Way back in October of 2010, Ferrebeekeeper featured a powerful series of posts about the children of Echidna, the ancient Greek “mother of monsters” who birthed so many of the scariest beasts of classical mythology. Among the hellish siblings born to her, there were all sorts of heterogeneous creatures—a lion, a dragon, a sow, a hydra, a sphinx, a giant eagle, and a mish-mash chimera (family dinners must have been extremely colorful)—but pride of place goes always to Cerberus, the three headed hell hound who guards the entrance to the underworld. Cerberus has fascinated artists, poets, and everyone else for thousands of years, and he still continues to do so. Despite the fact that the internet is filled with pictures, essays, and posts about the great monster dog of the underworld, he still garners attention. People really love the horrifying three-headed monster which forever prevented damned spirits from escaping the miserable realm of death: that is why the hellbeast Cerberus is the number 6 all-time most popular post on Ferrebeekeeper!

cerberus

The original post mentioned the main Greco-Roman myths which featured Cerberus and then showed a gallery of paintings, drawings, prints, and digital images of the big dog. In order to celebrate, here are yet more artworks of Cerberus.
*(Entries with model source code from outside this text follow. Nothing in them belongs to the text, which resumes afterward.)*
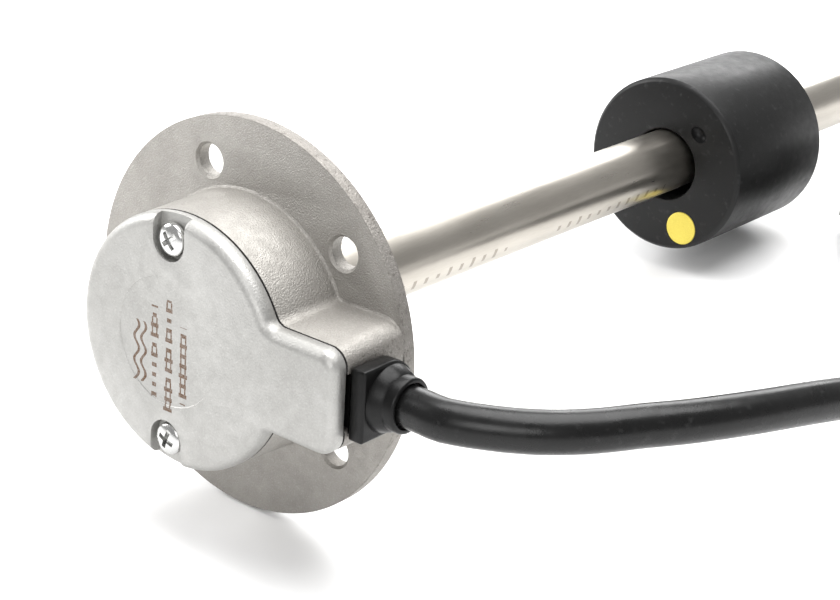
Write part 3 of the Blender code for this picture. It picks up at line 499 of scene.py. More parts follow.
@dataclass(frozen=True)
class BoardFinish(Finish):
    """Solder mask with copper tracks showing faintly through it."""

    track: float = 1.2 * MM
    copper_tint: Point = (0.05, 0.30, 0.12)

    def mark(self, wiring: Wiring, colour: object, rough: object) -> tuple[object, object]:
        """Run tracks under the mask.

        Args:
            wiring: The material being built.
            colour: The surface's colour.
            rough: The surface's roughness.

        Returns:
            The colour and the roughness with the markings.
        """
        grid = wiring.node("ShaderNodeTexVoronoi", distance="MANHATTAN", feature="F1")
        wiring.feed(grid.inputs["Vector"], wiring.placed(self.frame))
        grid.inputs["Scale"].default_value = 1.0 / (self.track * 2.5)
        line = wiring.spread(grid.outputs["Distance"], 1.0, 0.0, 0.35, 0.45)
        return wiring.blend(wiring.times(line, 0.6), colour, self.copper_tint), rough


# Modelling

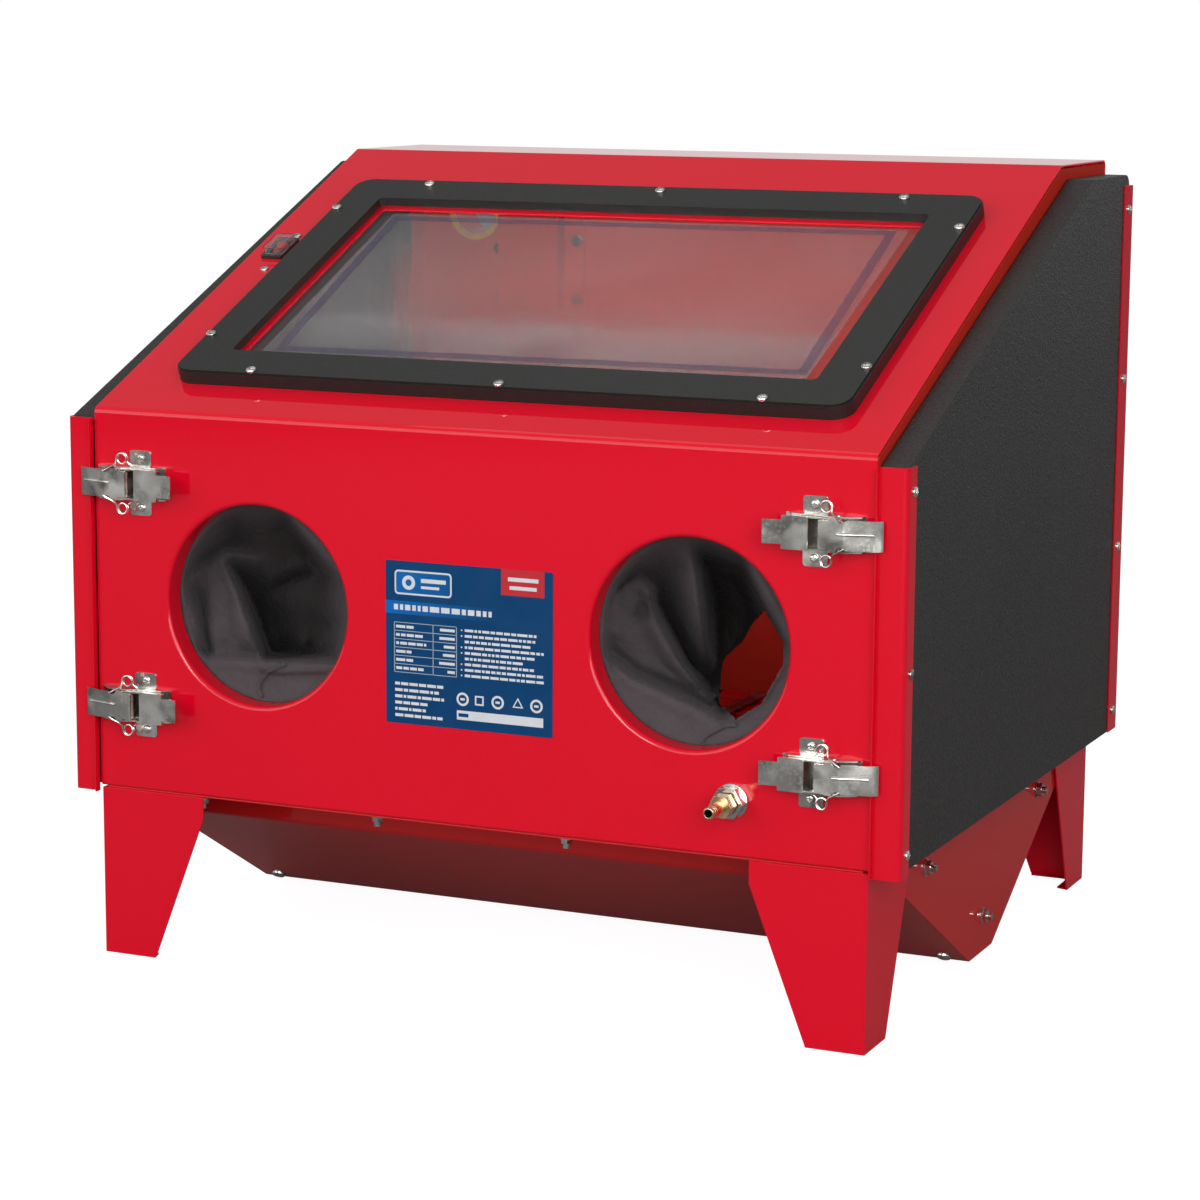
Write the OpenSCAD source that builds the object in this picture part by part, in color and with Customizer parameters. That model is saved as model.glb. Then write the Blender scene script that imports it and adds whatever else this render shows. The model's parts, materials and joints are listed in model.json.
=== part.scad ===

The Story of Orpheus: Cerberus (Edward Burne-Jones, 1875)

The Story of Orpheus: Cerberus (Edward Burne-Jones, 1875)

Cerberus (Martin Boucher? late eighteenth century)

Cerberus (Martin Bouche? late eighteenth century, line engraving)

12th Labor of Hercules-Cerberus (Pierre Salsiccia, 2013, pencil drawing)

12th Labor of Hercules-Cerberus (Pierre Salsiccia, 2013, pencil drawing)

Hercules and Cerberus (Hans Sebald Beham, 1545, engraving)

Hercules and Cerberus (Hans Sebald Beham, 1545, engraving)

Juno Defies Cerberus and Enters Hades (Johann Wilhelm Baur German, c. 1639, etching)

Juno Defies Cerberus and Enters Hades (Johann Wilhelm Baur
German, c. 1639, etching)

Hercules and Cerberus (Antonio Tempesta, 1608, Print)

Hercules and Cerberus (Antonio Tempesta, 1608, Print)

Wow, there is a reason the great three-headed dog remains popular even as Ixon, the Hekatonkheires, and Nix are all forgotten!  Cerberus is an amazing subject for visual art (as well as being a dog, and all good-hearted people love dogs–even feisty problem pooches).